>> START GIVEN INFORMATION

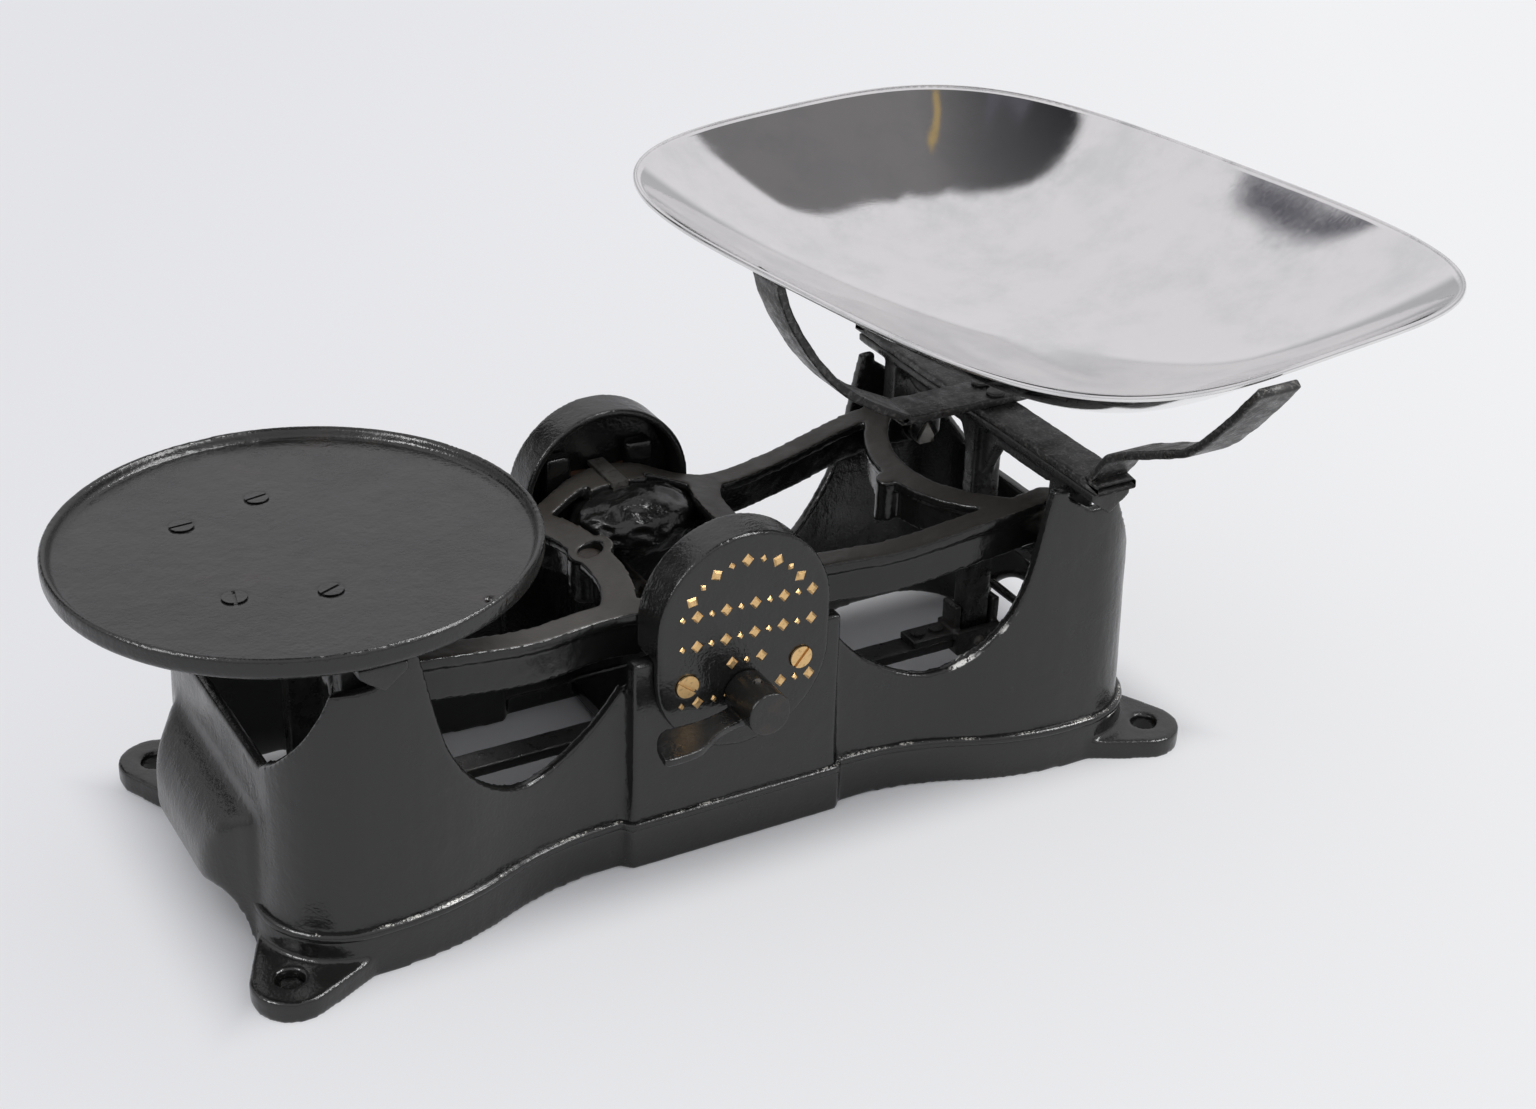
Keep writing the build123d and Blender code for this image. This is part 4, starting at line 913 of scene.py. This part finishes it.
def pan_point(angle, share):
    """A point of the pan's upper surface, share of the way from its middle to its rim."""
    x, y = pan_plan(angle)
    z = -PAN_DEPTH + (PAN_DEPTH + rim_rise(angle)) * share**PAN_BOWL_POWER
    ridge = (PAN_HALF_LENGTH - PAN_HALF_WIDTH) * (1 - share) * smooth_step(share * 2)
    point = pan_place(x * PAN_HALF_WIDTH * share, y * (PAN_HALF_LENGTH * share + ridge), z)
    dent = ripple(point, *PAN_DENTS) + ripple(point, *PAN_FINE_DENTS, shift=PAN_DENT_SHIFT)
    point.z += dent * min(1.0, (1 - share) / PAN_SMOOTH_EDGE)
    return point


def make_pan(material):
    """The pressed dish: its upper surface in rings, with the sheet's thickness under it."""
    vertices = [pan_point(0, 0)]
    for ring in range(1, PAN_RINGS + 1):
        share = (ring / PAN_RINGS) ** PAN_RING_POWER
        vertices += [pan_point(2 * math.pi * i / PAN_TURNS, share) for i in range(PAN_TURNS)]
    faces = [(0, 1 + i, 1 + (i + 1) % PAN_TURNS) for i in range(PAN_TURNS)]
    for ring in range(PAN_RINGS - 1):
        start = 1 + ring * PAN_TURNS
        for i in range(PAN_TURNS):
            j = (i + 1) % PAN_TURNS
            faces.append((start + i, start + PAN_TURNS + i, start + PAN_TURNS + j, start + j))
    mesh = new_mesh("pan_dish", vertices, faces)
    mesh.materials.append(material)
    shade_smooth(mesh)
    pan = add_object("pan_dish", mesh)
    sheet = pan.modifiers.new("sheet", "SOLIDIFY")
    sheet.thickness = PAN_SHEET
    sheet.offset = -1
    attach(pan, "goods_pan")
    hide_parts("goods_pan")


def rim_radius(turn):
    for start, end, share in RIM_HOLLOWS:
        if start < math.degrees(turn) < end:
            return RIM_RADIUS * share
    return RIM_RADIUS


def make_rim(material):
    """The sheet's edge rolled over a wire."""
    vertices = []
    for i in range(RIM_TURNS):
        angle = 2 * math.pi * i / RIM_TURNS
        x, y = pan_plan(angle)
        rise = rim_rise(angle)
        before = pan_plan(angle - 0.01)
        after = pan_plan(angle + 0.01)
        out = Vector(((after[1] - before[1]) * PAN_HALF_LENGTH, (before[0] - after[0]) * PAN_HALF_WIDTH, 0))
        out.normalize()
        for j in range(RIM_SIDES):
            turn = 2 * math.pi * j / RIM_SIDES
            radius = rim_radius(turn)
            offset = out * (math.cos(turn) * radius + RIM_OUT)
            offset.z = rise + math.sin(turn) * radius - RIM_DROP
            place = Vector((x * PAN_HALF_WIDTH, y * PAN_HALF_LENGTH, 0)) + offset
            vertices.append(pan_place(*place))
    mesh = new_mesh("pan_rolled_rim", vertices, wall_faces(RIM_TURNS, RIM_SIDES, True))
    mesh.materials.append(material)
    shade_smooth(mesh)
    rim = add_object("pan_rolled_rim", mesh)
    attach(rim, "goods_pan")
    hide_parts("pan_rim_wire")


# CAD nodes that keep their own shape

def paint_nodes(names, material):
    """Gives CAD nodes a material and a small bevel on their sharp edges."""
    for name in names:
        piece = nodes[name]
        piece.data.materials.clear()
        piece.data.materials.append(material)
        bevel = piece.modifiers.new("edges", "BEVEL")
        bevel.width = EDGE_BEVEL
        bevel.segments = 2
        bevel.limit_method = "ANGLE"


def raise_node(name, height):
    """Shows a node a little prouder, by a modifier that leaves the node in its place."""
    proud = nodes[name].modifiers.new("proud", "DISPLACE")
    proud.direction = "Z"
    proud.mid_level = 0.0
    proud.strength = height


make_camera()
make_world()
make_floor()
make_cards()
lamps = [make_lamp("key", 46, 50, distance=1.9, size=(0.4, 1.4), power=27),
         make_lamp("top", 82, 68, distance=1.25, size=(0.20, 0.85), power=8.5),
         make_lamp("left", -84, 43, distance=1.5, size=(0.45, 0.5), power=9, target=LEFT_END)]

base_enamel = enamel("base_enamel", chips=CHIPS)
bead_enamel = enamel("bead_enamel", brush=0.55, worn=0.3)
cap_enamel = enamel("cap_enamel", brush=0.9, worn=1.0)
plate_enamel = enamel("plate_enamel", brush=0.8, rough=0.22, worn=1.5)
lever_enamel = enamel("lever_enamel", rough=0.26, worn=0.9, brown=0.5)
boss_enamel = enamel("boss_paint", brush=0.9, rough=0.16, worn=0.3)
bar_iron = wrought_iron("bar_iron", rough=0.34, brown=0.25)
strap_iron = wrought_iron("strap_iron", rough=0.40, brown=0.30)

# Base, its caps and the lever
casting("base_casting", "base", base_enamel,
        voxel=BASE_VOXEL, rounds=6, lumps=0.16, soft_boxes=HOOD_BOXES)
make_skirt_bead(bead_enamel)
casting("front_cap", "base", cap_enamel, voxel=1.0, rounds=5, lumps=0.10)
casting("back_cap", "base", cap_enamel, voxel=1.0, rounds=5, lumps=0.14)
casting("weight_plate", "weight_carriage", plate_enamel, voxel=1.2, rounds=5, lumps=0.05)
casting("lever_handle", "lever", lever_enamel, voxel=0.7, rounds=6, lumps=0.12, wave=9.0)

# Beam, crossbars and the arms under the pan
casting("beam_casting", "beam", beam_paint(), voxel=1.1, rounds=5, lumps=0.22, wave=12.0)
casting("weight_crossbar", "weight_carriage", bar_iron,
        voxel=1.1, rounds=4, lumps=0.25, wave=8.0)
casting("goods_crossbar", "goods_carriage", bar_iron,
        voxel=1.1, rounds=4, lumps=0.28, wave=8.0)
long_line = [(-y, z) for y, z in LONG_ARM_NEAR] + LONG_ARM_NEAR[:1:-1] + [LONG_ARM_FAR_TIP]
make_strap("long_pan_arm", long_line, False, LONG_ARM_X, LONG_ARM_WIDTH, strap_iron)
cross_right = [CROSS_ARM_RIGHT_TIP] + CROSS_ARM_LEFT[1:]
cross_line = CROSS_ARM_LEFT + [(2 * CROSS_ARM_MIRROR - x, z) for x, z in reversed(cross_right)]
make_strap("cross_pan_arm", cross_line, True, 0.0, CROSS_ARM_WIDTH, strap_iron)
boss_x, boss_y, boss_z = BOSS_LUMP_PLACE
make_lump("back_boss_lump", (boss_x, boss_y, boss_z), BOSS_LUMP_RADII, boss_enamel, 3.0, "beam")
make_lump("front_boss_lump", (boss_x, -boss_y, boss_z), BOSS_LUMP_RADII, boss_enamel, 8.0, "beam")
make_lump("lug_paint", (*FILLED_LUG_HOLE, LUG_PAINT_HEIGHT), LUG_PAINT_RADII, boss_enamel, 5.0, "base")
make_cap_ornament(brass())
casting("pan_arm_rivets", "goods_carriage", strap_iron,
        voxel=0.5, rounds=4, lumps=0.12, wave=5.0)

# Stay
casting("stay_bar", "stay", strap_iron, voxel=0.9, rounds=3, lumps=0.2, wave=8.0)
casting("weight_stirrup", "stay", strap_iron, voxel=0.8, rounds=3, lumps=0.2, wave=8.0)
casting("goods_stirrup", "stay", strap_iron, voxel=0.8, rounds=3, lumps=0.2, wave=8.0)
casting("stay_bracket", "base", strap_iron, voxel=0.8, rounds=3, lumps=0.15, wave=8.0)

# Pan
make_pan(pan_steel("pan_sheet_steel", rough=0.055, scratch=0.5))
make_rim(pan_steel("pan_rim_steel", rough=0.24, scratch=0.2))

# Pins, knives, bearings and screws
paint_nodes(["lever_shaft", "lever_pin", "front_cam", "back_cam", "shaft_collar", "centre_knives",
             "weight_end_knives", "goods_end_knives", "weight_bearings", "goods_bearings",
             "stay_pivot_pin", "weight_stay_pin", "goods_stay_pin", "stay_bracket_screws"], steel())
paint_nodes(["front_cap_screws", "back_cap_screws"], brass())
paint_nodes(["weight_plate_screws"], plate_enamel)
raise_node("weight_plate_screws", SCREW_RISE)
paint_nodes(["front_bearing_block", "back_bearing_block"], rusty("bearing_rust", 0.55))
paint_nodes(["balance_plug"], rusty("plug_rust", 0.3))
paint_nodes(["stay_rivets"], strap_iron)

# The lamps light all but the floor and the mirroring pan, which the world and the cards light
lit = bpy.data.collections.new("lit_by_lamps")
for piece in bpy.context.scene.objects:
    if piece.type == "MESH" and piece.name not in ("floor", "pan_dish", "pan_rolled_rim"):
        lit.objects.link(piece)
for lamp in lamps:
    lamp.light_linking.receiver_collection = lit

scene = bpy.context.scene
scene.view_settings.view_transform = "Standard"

>> END GIVEN INFORMATION

**YOUR GOAL**
Extract, from the listing above, every line where the string "attach" occurs.

**EXERCISE ANSWER**
    attach(pan, "goods_pan")
    attach(rim, "goods_pan")